## begin

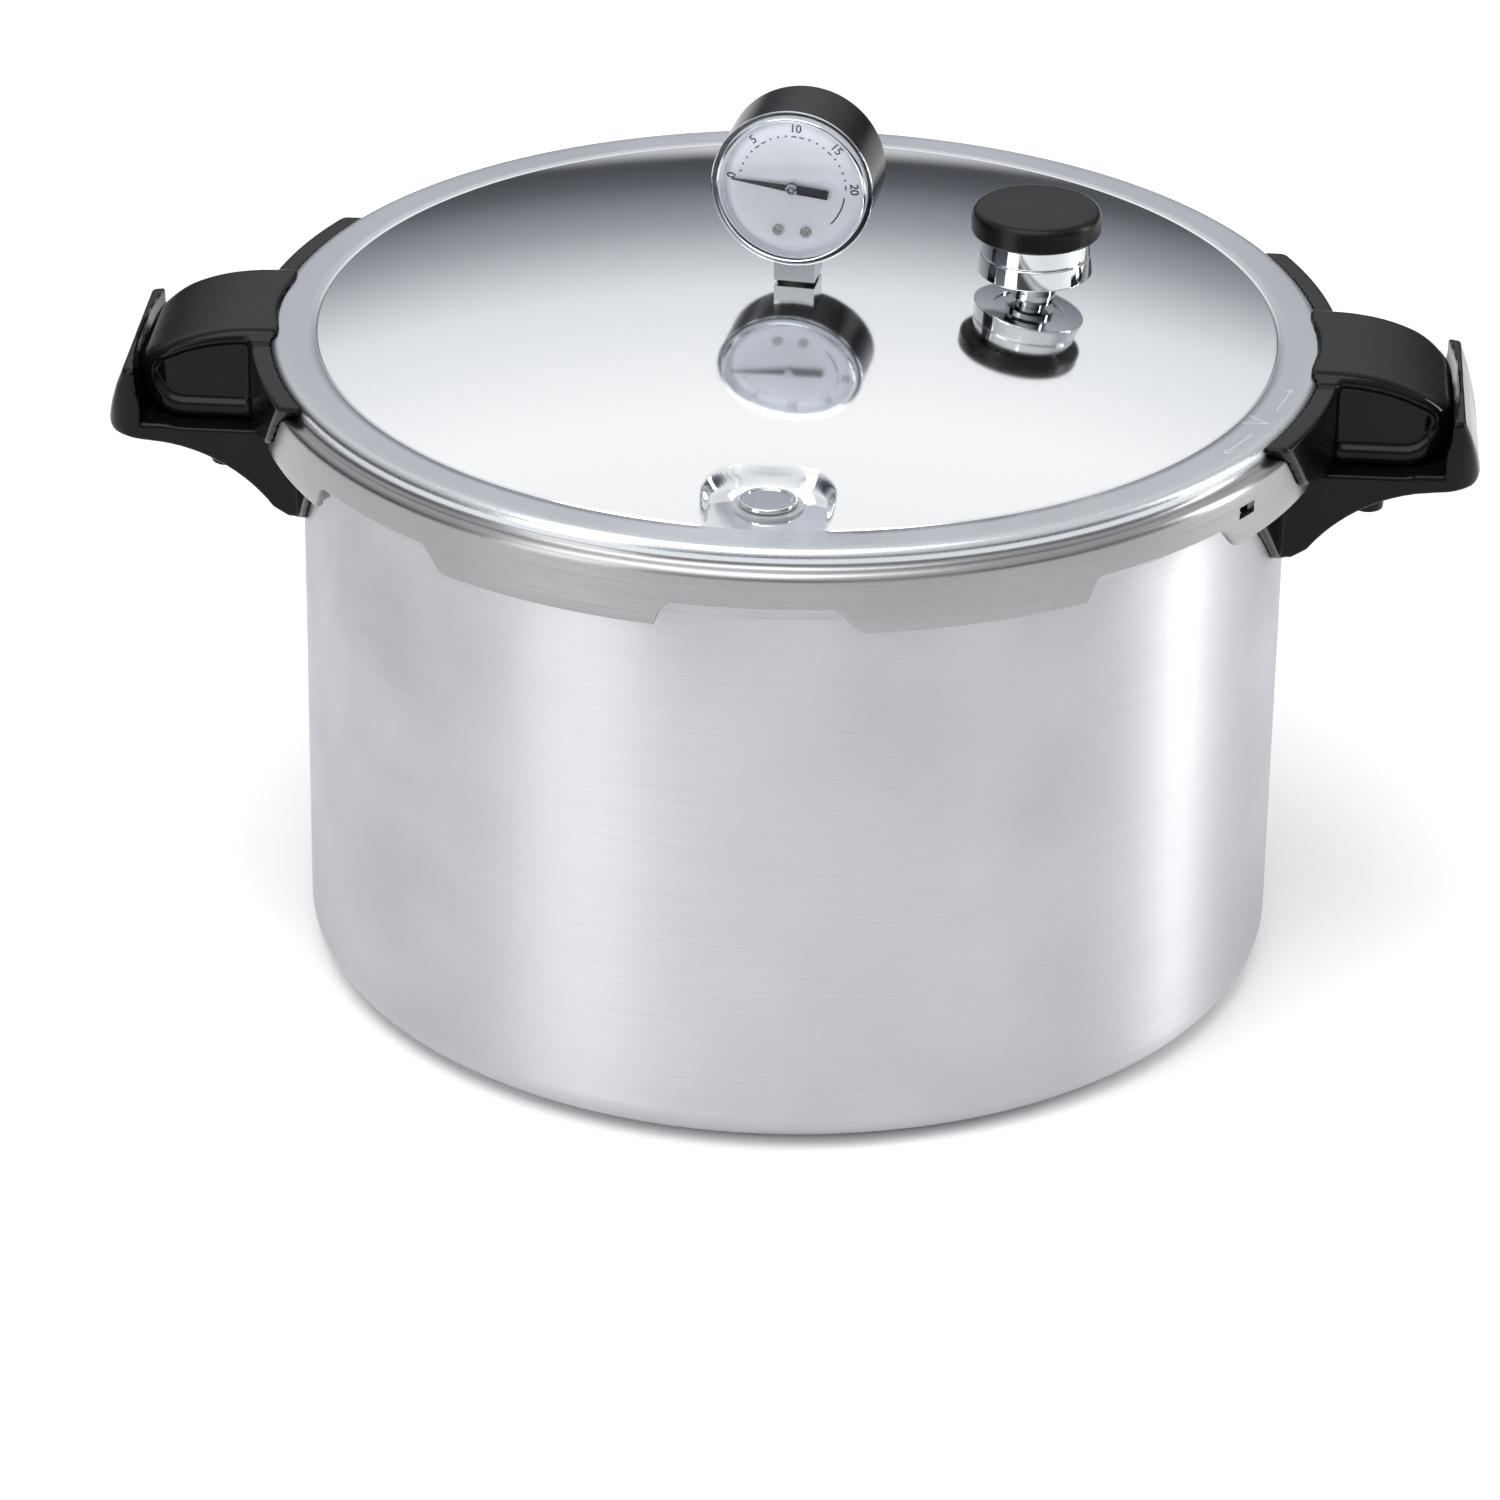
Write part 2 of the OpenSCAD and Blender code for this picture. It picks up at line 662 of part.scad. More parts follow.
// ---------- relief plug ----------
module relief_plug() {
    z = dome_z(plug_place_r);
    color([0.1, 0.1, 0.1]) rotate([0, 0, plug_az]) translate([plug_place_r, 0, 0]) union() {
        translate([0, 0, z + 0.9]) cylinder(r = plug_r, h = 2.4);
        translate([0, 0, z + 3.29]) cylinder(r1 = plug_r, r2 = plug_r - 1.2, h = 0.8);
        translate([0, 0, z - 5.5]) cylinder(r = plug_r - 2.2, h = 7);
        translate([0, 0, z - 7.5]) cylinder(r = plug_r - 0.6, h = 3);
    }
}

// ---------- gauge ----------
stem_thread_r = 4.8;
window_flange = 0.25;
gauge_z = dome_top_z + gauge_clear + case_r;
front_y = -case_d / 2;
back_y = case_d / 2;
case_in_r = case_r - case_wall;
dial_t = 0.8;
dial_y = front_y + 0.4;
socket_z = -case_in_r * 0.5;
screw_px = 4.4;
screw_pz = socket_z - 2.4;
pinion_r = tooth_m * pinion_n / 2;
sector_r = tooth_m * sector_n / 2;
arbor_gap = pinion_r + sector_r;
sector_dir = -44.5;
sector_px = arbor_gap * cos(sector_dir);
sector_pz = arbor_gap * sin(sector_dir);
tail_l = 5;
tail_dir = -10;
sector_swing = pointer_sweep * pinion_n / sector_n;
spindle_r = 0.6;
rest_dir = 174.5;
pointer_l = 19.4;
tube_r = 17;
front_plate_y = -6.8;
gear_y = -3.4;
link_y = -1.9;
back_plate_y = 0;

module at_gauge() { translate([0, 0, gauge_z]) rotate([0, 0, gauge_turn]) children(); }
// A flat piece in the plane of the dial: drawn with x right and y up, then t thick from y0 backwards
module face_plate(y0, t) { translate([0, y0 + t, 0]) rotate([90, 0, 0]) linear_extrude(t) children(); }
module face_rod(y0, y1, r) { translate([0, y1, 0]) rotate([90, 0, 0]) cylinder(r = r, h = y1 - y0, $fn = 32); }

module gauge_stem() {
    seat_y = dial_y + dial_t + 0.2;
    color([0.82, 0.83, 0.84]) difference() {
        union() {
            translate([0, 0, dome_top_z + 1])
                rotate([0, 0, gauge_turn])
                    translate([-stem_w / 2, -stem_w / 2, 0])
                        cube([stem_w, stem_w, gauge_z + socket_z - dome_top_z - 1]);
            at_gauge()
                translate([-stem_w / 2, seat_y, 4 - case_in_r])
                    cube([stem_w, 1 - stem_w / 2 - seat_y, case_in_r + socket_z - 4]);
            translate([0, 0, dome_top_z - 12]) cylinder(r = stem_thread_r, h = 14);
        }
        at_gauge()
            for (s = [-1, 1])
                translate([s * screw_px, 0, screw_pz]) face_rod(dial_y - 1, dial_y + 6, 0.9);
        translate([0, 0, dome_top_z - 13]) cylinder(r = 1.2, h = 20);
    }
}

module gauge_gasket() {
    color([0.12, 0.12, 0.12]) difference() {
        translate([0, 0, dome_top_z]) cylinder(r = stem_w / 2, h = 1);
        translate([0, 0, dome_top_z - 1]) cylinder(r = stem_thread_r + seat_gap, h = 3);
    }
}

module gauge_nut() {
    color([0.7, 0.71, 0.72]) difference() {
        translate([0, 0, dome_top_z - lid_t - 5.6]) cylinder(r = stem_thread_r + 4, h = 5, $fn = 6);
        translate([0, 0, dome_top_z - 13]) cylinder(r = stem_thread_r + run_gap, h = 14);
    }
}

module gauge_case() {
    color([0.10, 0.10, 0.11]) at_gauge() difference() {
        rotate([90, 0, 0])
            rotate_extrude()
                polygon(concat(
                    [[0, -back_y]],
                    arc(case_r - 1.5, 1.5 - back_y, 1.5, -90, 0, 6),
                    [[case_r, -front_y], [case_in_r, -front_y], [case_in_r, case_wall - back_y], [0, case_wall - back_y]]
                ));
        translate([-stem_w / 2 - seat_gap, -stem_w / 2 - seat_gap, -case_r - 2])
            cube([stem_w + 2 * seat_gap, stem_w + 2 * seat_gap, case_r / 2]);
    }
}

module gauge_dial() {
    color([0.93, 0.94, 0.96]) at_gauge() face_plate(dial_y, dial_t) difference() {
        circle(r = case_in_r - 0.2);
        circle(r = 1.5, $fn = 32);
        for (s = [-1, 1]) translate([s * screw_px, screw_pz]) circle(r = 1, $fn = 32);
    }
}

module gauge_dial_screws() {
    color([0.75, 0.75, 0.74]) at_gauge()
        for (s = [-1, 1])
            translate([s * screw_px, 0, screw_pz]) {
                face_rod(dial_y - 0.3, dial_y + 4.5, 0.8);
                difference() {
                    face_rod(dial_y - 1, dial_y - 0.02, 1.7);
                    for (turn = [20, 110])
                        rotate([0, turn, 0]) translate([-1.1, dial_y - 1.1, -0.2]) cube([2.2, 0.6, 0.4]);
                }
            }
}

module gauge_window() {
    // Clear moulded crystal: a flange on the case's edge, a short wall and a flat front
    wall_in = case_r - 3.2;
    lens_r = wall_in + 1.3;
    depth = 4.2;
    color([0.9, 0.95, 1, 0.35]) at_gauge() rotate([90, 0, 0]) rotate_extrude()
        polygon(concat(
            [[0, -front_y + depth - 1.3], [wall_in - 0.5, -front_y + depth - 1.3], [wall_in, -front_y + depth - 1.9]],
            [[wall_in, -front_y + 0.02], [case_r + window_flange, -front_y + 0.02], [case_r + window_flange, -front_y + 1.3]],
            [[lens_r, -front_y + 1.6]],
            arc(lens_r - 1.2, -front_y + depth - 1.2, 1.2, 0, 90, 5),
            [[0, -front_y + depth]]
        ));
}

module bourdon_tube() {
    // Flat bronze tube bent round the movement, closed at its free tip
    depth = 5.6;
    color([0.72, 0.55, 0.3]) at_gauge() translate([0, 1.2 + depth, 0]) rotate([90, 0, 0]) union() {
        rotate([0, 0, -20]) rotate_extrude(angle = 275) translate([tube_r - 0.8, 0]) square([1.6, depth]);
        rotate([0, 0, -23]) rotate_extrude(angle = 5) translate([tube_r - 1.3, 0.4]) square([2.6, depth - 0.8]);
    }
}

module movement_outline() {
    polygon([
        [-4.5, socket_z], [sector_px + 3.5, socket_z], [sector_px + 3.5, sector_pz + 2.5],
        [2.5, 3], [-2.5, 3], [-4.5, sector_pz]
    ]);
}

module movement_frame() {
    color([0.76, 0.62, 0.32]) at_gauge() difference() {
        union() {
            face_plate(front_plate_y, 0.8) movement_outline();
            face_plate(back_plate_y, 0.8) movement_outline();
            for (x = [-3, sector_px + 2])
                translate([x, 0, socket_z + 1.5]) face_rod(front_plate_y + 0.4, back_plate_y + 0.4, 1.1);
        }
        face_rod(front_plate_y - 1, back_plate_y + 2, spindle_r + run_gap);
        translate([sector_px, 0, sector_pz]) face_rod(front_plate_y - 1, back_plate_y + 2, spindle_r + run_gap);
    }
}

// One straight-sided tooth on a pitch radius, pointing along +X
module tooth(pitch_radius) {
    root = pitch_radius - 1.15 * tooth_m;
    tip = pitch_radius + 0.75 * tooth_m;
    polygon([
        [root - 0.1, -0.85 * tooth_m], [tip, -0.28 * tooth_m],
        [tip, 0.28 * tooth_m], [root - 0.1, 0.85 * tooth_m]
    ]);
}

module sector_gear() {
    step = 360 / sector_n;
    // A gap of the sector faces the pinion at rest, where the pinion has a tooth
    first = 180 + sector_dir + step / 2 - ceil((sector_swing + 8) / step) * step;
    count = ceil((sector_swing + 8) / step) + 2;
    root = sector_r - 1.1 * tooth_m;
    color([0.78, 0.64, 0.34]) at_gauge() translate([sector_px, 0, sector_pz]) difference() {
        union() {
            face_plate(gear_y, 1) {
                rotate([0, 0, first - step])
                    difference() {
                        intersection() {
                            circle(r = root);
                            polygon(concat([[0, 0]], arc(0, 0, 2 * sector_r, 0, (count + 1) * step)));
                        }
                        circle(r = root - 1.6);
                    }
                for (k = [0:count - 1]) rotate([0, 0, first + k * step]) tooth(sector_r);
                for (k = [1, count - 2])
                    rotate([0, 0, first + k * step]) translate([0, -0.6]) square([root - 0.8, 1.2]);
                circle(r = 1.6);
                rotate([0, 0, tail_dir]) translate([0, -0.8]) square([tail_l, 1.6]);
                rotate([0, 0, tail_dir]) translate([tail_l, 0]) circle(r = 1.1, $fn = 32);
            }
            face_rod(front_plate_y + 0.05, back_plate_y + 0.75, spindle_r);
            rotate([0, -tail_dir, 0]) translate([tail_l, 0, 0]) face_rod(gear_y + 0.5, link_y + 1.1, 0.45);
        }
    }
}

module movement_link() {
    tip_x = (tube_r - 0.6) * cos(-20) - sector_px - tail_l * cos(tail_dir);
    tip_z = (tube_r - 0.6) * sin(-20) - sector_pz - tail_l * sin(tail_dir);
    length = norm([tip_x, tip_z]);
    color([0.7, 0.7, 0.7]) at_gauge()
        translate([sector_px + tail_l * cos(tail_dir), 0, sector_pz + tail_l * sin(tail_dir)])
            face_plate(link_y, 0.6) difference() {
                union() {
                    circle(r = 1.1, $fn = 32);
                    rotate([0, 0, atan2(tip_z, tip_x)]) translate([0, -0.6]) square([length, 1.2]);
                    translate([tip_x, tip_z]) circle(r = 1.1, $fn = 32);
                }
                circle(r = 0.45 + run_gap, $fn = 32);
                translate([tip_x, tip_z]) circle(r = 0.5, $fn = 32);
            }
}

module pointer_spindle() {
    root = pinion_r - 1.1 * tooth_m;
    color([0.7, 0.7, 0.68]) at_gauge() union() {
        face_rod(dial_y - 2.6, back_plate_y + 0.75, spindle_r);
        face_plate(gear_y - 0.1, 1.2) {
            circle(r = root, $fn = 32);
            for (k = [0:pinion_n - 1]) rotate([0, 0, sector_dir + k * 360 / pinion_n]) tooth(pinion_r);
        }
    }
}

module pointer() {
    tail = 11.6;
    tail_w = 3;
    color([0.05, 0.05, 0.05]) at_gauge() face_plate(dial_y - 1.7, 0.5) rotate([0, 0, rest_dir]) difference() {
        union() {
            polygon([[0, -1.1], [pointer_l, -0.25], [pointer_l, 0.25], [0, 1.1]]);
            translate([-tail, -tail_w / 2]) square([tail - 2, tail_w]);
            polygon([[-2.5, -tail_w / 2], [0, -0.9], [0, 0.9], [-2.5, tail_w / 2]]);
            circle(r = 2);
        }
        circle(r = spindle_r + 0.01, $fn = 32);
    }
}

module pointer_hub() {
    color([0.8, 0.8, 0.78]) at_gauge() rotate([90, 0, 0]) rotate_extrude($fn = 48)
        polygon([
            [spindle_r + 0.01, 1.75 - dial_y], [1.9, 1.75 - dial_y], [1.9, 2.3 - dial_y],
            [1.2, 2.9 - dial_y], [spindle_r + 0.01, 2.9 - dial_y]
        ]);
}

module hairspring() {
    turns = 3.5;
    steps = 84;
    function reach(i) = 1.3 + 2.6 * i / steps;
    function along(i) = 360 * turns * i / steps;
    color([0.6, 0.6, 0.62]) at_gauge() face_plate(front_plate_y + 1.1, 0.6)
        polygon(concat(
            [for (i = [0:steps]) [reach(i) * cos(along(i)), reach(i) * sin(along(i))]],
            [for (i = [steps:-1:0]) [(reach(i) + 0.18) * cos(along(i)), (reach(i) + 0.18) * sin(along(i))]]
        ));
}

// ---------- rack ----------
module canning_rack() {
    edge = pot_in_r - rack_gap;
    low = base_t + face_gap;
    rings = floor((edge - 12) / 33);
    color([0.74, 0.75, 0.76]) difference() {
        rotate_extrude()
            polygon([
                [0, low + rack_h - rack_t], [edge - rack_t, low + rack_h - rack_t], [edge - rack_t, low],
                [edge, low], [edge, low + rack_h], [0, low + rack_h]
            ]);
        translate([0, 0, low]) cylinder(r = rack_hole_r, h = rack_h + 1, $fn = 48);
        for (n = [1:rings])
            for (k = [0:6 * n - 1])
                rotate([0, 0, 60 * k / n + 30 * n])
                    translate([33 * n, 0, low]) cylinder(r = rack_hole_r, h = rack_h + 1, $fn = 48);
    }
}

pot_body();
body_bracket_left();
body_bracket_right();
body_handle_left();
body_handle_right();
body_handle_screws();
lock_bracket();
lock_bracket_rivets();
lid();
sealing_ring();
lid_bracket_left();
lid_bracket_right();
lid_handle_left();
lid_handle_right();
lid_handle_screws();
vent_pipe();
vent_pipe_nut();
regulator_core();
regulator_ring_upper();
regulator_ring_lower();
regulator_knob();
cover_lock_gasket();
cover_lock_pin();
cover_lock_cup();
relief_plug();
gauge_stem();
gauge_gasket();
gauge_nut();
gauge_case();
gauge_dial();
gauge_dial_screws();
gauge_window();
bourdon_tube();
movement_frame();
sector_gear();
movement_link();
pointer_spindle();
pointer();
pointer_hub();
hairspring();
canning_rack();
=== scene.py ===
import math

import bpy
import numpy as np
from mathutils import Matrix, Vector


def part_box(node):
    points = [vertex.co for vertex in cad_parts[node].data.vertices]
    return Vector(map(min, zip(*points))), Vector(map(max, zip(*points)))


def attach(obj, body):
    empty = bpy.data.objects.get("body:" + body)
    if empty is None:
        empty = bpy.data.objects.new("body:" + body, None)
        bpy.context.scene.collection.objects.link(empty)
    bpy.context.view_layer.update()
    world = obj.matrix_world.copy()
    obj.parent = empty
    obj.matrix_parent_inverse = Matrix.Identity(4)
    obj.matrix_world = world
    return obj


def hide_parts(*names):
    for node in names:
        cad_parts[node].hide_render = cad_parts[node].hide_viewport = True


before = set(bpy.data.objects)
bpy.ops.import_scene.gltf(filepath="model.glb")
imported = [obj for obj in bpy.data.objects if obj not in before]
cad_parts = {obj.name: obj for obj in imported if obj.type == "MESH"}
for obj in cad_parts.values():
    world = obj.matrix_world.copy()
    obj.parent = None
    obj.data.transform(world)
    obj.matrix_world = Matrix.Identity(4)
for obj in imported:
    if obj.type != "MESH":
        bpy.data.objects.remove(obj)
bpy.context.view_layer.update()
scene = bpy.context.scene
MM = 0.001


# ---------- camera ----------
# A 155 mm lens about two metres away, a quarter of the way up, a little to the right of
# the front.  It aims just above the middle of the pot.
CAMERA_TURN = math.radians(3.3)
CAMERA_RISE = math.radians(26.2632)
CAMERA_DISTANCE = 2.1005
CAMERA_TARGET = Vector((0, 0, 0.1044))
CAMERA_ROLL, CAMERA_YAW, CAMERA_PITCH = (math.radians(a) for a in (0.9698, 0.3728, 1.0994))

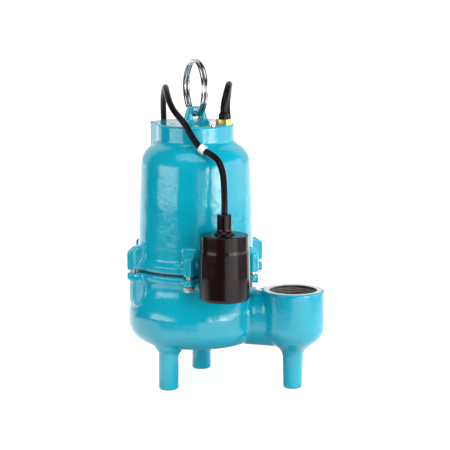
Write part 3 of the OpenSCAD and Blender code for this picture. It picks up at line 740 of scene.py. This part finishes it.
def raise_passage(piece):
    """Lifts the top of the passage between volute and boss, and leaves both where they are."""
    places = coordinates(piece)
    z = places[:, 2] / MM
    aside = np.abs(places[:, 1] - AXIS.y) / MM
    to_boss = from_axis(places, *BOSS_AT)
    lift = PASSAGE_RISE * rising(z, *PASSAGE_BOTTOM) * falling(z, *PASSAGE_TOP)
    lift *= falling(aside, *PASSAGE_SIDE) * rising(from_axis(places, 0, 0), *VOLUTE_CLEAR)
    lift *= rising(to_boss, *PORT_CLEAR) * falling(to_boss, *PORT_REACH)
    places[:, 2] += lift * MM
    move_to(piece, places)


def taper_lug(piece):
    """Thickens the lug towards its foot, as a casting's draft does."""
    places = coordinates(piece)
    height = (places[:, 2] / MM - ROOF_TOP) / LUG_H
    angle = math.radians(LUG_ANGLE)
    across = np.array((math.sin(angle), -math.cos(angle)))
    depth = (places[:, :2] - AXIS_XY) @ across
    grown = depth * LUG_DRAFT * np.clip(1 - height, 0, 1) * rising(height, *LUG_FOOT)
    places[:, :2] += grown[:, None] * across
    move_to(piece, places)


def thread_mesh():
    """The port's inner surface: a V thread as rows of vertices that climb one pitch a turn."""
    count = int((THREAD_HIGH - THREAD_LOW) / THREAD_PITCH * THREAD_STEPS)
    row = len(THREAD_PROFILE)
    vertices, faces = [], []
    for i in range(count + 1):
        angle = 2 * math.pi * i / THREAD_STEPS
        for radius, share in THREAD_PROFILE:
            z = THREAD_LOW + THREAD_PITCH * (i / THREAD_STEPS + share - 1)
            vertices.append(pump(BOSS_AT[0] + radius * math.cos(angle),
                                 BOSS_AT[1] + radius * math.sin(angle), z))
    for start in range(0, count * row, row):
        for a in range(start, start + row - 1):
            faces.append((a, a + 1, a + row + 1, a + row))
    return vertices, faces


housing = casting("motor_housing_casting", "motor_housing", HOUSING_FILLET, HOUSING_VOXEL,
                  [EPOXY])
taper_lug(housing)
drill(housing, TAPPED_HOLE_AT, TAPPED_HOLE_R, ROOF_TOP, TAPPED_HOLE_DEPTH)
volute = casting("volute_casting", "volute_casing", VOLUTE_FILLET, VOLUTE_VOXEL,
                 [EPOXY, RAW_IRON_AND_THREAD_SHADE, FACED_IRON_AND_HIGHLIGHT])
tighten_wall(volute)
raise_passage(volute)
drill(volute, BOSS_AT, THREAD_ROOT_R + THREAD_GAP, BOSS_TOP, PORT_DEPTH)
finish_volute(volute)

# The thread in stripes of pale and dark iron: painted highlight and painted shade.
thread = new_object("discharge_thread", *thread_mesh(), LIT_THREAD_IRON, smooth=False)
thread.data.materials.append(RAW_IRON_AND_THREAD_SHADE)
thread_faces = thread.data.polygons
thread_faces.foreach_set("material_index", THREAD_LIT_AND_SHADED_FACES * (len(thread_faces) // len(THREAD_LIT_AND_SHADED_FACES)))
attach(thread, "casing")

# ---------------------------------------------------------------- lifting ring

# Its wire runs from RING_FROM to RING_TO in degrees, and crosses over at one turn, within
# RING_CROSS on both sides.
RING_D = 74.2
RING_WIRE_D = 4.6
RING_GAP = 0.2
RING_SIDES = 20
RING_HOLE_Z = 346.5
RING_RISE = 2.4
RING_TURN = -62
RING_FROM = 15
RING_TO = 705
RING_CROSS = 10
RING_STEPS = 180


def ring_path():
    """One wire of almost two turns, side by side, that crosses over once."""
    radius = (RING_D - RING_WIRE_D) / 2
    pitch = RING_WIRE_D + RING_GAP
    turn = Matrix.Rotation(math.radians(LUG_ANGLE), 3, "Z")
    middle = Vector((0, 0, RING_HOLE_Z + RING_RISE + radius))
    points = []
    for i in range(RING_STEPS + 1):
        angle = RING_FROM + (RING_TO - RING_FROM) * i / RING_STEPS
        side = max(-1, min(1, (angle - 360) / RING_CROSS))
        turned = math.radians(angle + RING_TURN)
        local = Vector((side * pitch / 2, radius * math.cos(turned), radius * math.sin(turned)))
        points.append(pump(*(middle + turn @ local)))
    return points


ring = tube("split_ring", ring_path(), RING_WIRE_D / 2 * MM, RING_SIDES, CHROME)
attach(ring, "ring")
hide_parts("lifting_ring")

## end

Output exactly those lines that lie from the line with "obj.parent = empty" through the line with "CAMERA_ROLL, CAMERA_YAW, CAMERA_PITCH", with both of those lines included.

▶ **EXERCISE RESPONSE**:
    obj.parent = empty
    obj.matrix_parent_inverse = Matrix.Identity(4)
    obj.matrix_world = world
    return obj


def hide_parts(*names):
    for node in names:
        cad_parts[node].hide_render = cad_parts[node].hide_viewport = True


before = set(bpy.data.objects)
bpy.ops.import_scene.gltf(filepath="model.glb")
imported = [obj for obj in bpy.data.objects if obj not in before]
cad_parts = {obj.name: obj for obj in imported if obj.type == "MESH"}
for obj in cad_parts.values():
    world = obj.matrix_world.copy()
    obj.parent = None
    obj.data.transform(world)
    obj.matrix_world = Matrix.Identity(4)
for obj in imported:
    if obj.type != "MESH":
        bpy.data.objects.remove(obj)
bpy.context.view_layer.update()
scene = bpy.context.scene
MM = 0.001


# ---------- camera ----------
# A 155 mm lens about two metres away, a quarter of the way up, a little to the right of
# the front.  It aims just above the middle of the pot.
CAMERA_TURN = math.radians(3.3)
CAMERA_RISE = math.radians(26.2632)
CAMERA_DISTANCE = 2.1005
CAMERA_TARGET = Vector((0, 0, 0.1044))
CAMERA_ROLL, CAMERA_YAW, CAMERA_PITCH = (math.radians(a) for a in (0.9698, 0.3728, 1.0994))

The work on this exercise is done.